I haven't taken any steps as I was unable to determine how I was the source of . . the problem.

(Argh. I'm no SEO and this almost seems like G making me an even worse . . SEO. I mean, c'mon. Find my REAL pages, please. ;P)
8:08 pm on Jan 11, 2011 (gmt 0)

Senior Member

WebmasterWorld Senior Member bwnbwn is a WebmasterWorld Top Contributor of All Time 10+ Year Member Top Contributors Of The Month

joined:Oct 25, 2005
posts:3509
votes: 11


I am seeing them as well on a couple sites. It looks like the bot is indexing the urls incorrectly and reporting it in sitemaps as the problem. All the bad urls are hitting the custom 404 page due to me not allowing any spaces in our urls. These urls are not in the sitemap but this is were Google is saying the problem is. I am doing nothing because there really is nothing I can do.

It is best to 404 them.

I think the bot has hiccups and adds the spaces when it gets a case of the hiccups, because it is only a few sites with the issue and not all of them.
9:20 pm on Jan 11, 2011 (gmt 0)

Senior Member

WebmasterWorld Senior Member tedster is a WebmasterWorld Top Contributor of All Time 10+ Year Member

joined:May 26, 2000
posts:37301
votes: 0


The crawling of forms has been ramping up for a few years now. We've had a number of threads about it it recent years. This was the first public mention I recall:

In the past few months we have been exploring some HTML forms to try to discover new web pages and URLs that we otherwise couldn't find and index for users who search on Google. Specifically, when we encounter a <FORM> element on a high-quality site, we might choose to do a small number of queries using the form.

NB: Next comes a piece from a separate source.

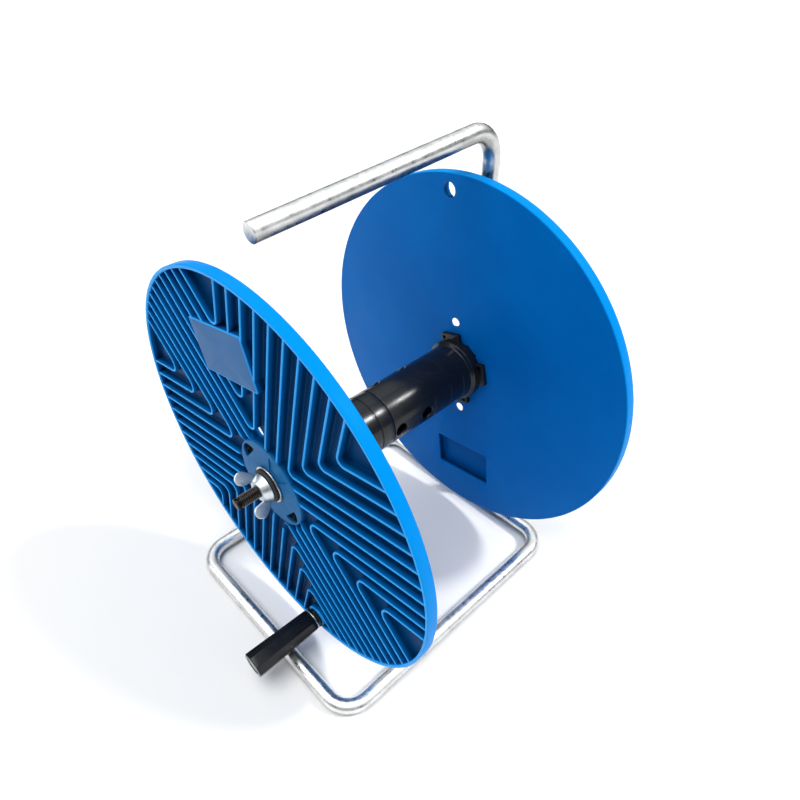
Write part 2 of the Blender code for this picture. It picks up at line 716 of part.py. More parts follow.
def frame_bars():
    """The closed floor loop, and the upright that bends over the drum as the carrying handle."""
    front = station_y(LOOP_FRONT_STATION)
    back = station_y(UPRIGHT_STATION)
    corners = [
        Vector((LOOP_OFFSET - LOOP_HALF_WIDTH, front, BAR_FLAT)),
        Vector((LOOP_OFFSET + LOOP_HALF_WIDTH, front, BAR_FLAT)),
        Vector((LOOP_OFFSET + LOOP_HALF_WIDTH, back, BAR_FLAT)),
        Vector((LOOP_OFFSET - LOOP_HALF_WIDTH, back, BAR_FLAT)),
    ]
    loop = bar("base_loop", rounded_path(corners, LOOP_CORNER, True), BAR_RADIUS, True)
    top = AXLE_HEIGHT + HANDLE_RISE
    run = UPRIGHT_STATION - HANDLE_END_STATION
    end = Vector((0.0, back - run, top - run * math.tan(math.radians(HANDLE_DROOP))))
    corners = [Vector((0.0, back, BAR_FLAT)), Vector((0.0, back, top)), end]
    path = rounded_path(corners, HANDLE_BEND)
    weld_top = BAR_FLAT + BAR_RADIUS + WELD_HEIGHT
    path.insert(1, Vector((0.0, back, weld_top)))
    path.insert(1, Vector((0.0, back, weld_top - 0.5 * WELD_HEIGHT)))
    back_off = (path[-2] - path[-1]).normalized()
    path.insert(len(path) - 1, path[-1] + back_off * HANDLE_CHAMFER)
    widths = [1.0] * len(path)
    widths[0] = WELD_FLARE
    widths[1] = WELD_FLARE - WELD_TAPER
    widths[-1] = 1.0 - HANDLE_CHAMFER / HANDLE_BAR_RADIUS
    upright = bar("handle_bar", path, HANDLE_BAR_RADIUS, False, widths)
    across = Matrix.Translation((0.0, back, BAR_FLAT)) @ Matrix.Rotation(math.radians(90.0), 4, "Y")
    seat = primitive("bar_seat", None, across, None, bmesh.ops.create_cone, cap_ends=True,
                     segments=BAR_SIDES * 2, radius1=BAR_RADIUS + TOUCH_GAP,
                     radius2=BAR_RADIUS + TOUCH_GAP, depth=SEAT_REACH)
    below = block("below_seat", (SEAT_REACH, SEAT_REACH, BAR_RADIUS), None,
                  Matrix.Translation((0.0, back, BAR_FLAT - (SEAT_DEPTH + 0.5) * BAR_RADIUS)))
    along = Matrix.Translation((0.0, back, AXLE_HEIGHT)) @ Matrix.Rotation(math.radians(90.0), 4, "X")
    drill = primitive("axle_drill", None, along, None, bmesh.ops.create_cone, cap_ends=True,
                      segments=SMALL_STEPS, radius1=BORE_RADIUS, radius2=BORE_RADIUS, depth=SEAT_REACH)
    for tool in (seat, below, drill):
        combine(upright, "DIFFERENCE", as_tool(tool))
    return loop, upright


def crank_grip(parent):
    """The eight-sided turning handle, bored for its bolt and recessed for the bolt's head."""
    middle = Vector((0.0, 0.0, 0.5 * (GRIP_TIP_STATION + GRIP_BASE_STATION)))
    spot = Matrix.Translation(middle) @ Matrix.Rotation(math.radians(GRIP_TURN), 4, "Z")
    grip = primitive("crank_grip", parent, spot, (BLACK_PLASTIC, 0.2, 0.0), bmesh.ops.create_cone,
                     cap_ends=True, segments=GRIP_SIDES, radius1=GRIP_TIP_RADIUS,
                     radius2=GRIP_BASE_RADIUS, depth=GRIP_LENGTH)
    edges = grip.modifiers.new("edges", "BEVEL")
    edges.width = GRIP_END_CHAMFER
    edges.segments = 2
    edges.limit_method = "ANGLE"
    edges.angle_limit = math.radians(30.0)
    head_room = GRIP_TIP_STATION + CAP_THICKNESS + 3.0 * TOUCH_GAP + BOLT_HEAD_THICKNESS
    bore = rod("grip_bore", BOLT_RADIUS + RUN_GAP, GRIP_TIP_STATION - CAP_RADIUS,
               GRIP_BASE_STATION + CAP_RADIUS, SMALL_STEPS, parent)
    well = rod("grip_well", CAP_RADIUS, GRIP_TIP_STATION - CAP_RADIUS, head_room, SMALL_STEPS, parent)
    for tool in (bore, well):
        combine(grip, "DIFFERENCE", as_tool(tool))
    cap = rod("grip_cap", CAP_RADIUS - TOUCH_GAP, GRIP_TIP_STATION + CAP_SINK,
              GRIP_TIP_STATION + CAP_THICKNESS, SMALL_STEPS, parent, None, (BLACK_PLASTIC, 0.25, 0.0))
    return grip, cap


def crank_bolt(parent):
    """The bolt that carries the grip, with its head inside the grip and its end inside the drum."""
    head_low = GRIP_TIP_STATION + CAP_THICKNESS + TOUCH_GAP
    head_high = head_low + BOLT_HEAD_THICKNESS
    inner_nut_low = FLANGE_DEPTH + TOUCH_GAP
    tail = inner_nut_low + BOLT_NUT_THICKNESS + BOLT_TAIL
    corner = 0.5 * BOLT_HEAD_FLATS / math.cos(math.radians(30.0))
    bolt = primitive("crank_bolt", parent, Matrix.Translation((0.0, 0.0, 0.5 * (head_low + head_high))),
                     (BRIGHT_STEEL, 0.35, 1.0), bmesh.ops.create_cone, cap_ends=True, segments=6,
                     radius1=corner, radius2=corner, depth=head_high - head_low)
    shank = rod("shank", BOLT_RADIUS, head_high - OVERLAP, tail, SMALL_STEPS, parent)
    combine(bolt, "UNION", as_tool(shank))
    bore = BOLT_RADIUS + TOUCH_GAP
    ring("crank_washer", bore, CRANK_WASHER_RADIUS, CRANK_WASHER_STATION,
         CRANK_WASHER_STATION + CRANK_WASHER_THICKNESS, SMALL_STEPS, parent, (BRIGHT_STEEL, 0.3, 1.0))
    hex_nut("crank_lock_nut", parent, CRANK_COLLAR_FLATS, bore, CRANK_COLLAR_STATION, -TOUCH_GAP, None,
            (BLACK_STEEL, 0.4, 1.0))
    hex_nut("crank_inner_nut", parent, CRANK_NUT_FLATS, bore, inner_nut_low,
            inner_nut_low + BOLT_NUT_THICKNESS)
    return bolt


def build():
    """Place every piece along the axle and round the frame."""
    turn = Matrix.Rotation(math.radians(-90.0), 4, "X")
    line = empty("axle_line", None, Matrix.Translation((0.0, -MIDDLE_STATION, AXLE_HEIGHT)) @ turn)
    drum = empty("drum_line", line)
    nut_line = empty("wing_nut_line", line)
    flange_mesh_object("crank_flange", drum,
                       Matrix.Rotation(math.radians(-CRANK_FLANGE_LABEL_HEADING), 4, "Z"))
    flip = Matrix.Rotation(math.pi, 4, "Y") @ Matrix.Rotation(math.radians(-REAR_TURN), 4, "Z")
    flange_mesh_object("rear_flange", drum, Matrix.Translation((0.0, 0.0, REAR_RIM_STATION)) @ flip)
    core_front(drum)
    core_rear(drum)
    bush("front_bush", drum, PAD_SINK, INNER_FACE_STATION)
    bush("rear_bush", drum, REAR_RIM_STATION - PAD_SINK, REAR_INNER_STATION)
    crank_line = empty("crank_line", drum,
                       Matrix.Translation(polar(CRANK_HOLE_OUT, CRANK_FLANGE_LABEL_HEADING + 180.0)))
    crank_bolt(crank_line)
    crank_grip(crank_line)
    axle_rod(line)
    fender_high = PAD_SINK - TOUCH_GAP
    fender_low = fender_high - FENDER_THICKNESS
    brake_high = fender_low - TOUCH_GAP
    brake_low = brake_high - BRAKE_THICKNESS
    ring("fender_washer", BORE_RADIUS, FENDER_RADIUS, fender_low, fender_high, SMALL_STEPS, nut_line,
         (BRIGHT_STEEL, 0.35, 1.0))
    ring("brake_washer", BORE_RADIUS, BRAKE_RADIUS, brake_low, brake_high, SMALL_STEPS, nut_line,
         (BLACK_PLASTIC, 0.6, 0.0))
    wing_nut(nut_line, brake_low - TOUCH_GAP)
    spacer_low = REAR_RIM_STATION - PAD_SINK + TOUCH_GAP
    spacer_high = UPRIGHT_STATION - HANDLE_BAR_RADIUS - TOUCH_GAP
    ring("rear_spacer", BORE_RADIUS, SPACER_RADIUS, spacer_low, spacer_high, SMALL_STEPS, line,
         (BLACK_PLASTIC, 0.5, 0.0))
    ring("rear_washer", BORE_RADIUS, REAR_WASHER_RADIUS, REAR_WASHER_STATION,
         REAR_WASHER_STATION + REAR_WASHER_THICKNESS, SMALL_STEPS, line, (BRIGHT_STEEL, 0.35, 1.0))
    hex_nut("axle_nut", line, NUT_FLATS, BORE_RADIUS, REAR_NUT_STATION, REAR_NUT_STATION + NUT_THICKNESS)
    frame_bars()


build()
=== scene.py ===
# %% [markdown]
# # A hand crank wire winder, dressed in its finishes
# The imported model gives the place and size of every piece. Here each visible piece gets the
# roundings, ribs, threads and finishes that the real winder has: moulded blue flanges, a black
# plastic core, zinc plated bars and hardware. The axle lies along Y and the crank side faces -Y.

import json
import math

import bmesh
import bpy
import numpy as np
from mathutils import Matrix, Vector

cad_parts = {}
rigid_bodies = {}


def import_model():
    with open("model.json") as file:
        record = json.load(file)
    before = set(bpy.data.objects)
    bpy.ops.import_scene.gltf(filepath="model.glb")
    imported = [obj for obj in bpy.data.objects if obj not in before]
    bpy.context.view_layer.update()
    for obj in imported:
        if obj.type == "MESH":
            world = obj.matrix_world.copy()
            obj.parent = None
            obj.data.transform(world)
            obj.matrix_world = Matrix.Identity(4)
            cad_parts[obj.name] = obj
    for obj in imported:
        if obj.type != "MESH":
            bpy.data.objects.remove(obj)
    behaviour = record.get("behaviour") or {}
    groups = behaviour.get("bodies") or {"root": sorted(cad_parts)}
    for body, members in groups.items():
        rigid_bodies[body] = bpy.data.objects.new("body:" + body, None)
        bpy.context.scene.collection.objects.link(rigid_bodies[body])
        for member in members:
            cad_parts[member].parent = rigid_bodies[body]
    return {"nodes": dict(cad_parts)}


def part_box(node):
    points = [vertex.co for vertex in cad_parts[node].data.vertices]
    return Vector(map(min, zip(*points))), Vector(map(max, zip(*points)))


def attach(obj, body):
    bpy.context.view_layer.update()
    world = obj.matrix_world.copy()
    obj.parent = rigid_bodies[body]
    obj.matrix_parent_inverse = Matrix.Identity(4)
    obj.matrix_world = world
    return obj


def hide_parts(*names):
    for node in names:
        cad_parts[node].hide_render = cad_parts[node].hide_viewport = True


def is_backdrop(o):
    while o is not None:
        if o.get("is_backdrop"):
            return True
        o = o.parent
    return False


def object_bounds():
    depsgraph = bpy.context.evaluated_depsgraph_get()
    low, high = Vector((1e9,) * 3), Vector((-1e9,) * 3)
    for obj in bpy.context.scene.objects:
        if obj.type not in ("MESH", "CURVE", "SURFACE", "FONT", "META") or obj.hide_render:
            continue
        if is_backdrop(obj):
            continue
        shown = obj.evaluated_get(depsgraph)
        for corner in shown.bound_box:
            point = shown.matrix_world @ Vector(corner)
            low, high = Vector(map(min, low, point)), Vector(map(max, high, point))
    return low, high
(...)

  • For text boxes, our computers automatically choose words from the site that has the form;

  • For select menus, check boxes, and radio buttons on the form, we choose from among the values...

    [googlewebmastercentral.blogspot.com...]
    You can take consolation in the fact they only do this on what they feel is a "high-quality site", I suppose.

    At the first PubCon in Austin, I had a chat with Matt Cutts about this behavior. He confirmed that content found only through form crawling gets established as a "virtual URL" on Google's back end, and that link equity, such as PR, can pass through.

    He also reinforced the idea that Google does not want to index site search results - so those search forms should be disallowed from googlebot.
  • 2:29 am on Jan 12, 2011 (gmt 0)

    Junior Member

    5+ Year Member

    joined:July 24, 2010
    posts: 58
    votes: 0


    Hey guys, thanks for your insights. It's consoling to note that it's a known "issue" for "high-quality" sites.

    At the same time if I were give G some feedback regarding the "guess algorithm", it would be this - it fails, GB is looking for something it will NEVER find on a website like mine. Needs a lot more work in the context discovery of the website. Good luck with the effort, though.
    2:32 pm on Jan 12, 2011 (gmt 0)

    Senior Member

    WebmasterWorld Senior Member bwnbwn is a WebmasterWorld Top Contributor of All Time 10+ Year Member Top Contributors Of The Month

    joined:Oct 25, 2005
    posts:3509
    votes: 11


    ted you could be right but why if this is the culprit is google telling us we got site map errors from the bot creating discovery urls. I got a bunch of them in webmaster tools saying the errors are on the sitemap when in fact the sitemap is fine.
    3:37 pm on Jan 12, 2011 (gmt 0)

    Senior Member

    WebmasterWorld Senior Member 10+ Year Member

    joined:May 8, 2003
    posts:1141
    votes: 0


    I have encountered strange things with my internal search in the past. Google Bot tried random keywords from my websites and used them as search strings in my search form.

    like this:
    advanced_search.php?query=randomkeyword1
    advanced_search.php?query=randomkeyword2
    advanced_search.php?query=randomkeyword3
    advanced_search.php?query=randomkeyword3+randomkeyword1

    I first thought someone must be linking to my website and Google would only follow, but this was not the case. The crawler used random words from my website and submitted them.

    Are the keywords unrelated to your website or do they appear somewhere on your website? If they appear on your website than it is probably this.
    4:49 pm on Jan 12, 2011 (gmt 0)

    Senior Member

    WebmasterWorld Senior Member 10+ Year Member

    joined:Feb 25, 2003
    posts:2527
    votes: 0


    MonkeyFace, did you just buy the domain from new? Or does it have history with other owners?
    4:55 pm on Jan 12, 2011 (gmt 0)

    Senior Member

    WebmasterWorld Senior Member 10+ Year Member

    joined:Nov 15, 2001
    posts:1436
    votes: 0


    I know it is not exactly the same thing but I was looking at page popularity in Google Analytics recently and down at the bottom of the table there were quite a lot of pages that just don't exist nor afaikt have ever existed. Quite strange.
    10:04 pm on Jan 19, 2011 (gmt 0)

    Junior Member

    5+ Year Member

    joined:July 24, 2010
    posts: 58
    votes: 0


    It's an old domain I have been using for over a year. No history of earlier registration.